I am a single mother of these boys who quite frankly, see me as their everything. Because I am. I’m full-time mom, full-time career gal, and in the short moments I have with them, I also have to be playmate; because my decision to move to a place where there aren’t other kids to run around with put me there. Now, who will cook dinner while we play? 

This single mother who should be living at the poverty level, yet through hard work, determination, and taking some high-risk opportunities; has become the owner of her dream home. How dare I complain about these kinds of 1st world problems?  In the quiet, cold, and construction dust-covered moments late at night, I realize that I have reached the age at which the basket of fucks I give is empty, and I’ve stopped caring about having it all or what people think about it.

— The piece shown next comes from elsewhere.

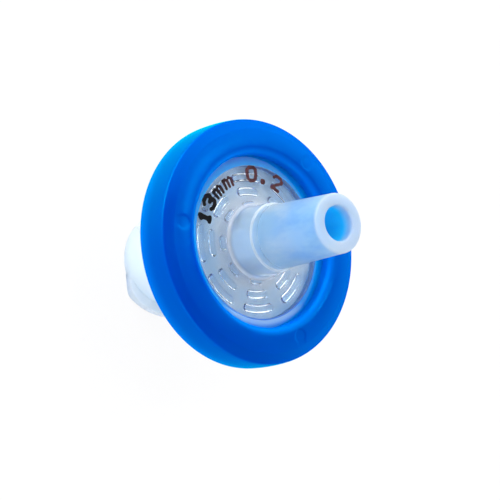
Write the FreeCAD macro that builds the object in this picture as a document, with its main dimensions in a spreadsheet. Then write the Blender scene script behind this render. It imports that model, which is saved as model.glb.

In all my reevaluating I have decided that in the future, I will take greater care to consider the well-being of the people I care about most. I have arrived at that place where the rubber meets the road, where the bank account has been drained but it ain’t done yet, where having peace trumps having stuff, and contentment holds a higher value than vaulted ceilings.

What will we do? We’ll finish this. I know we will. I’m determined to soak in my master bathroom tub and give it some thought. What I do know now is that what we THINK we want or need, sometimes just isn’t. At least not for right now.

In the meantime, soup is on the dinner menu again and yes, it tastes like shit, but it was made with love and the best of intentions.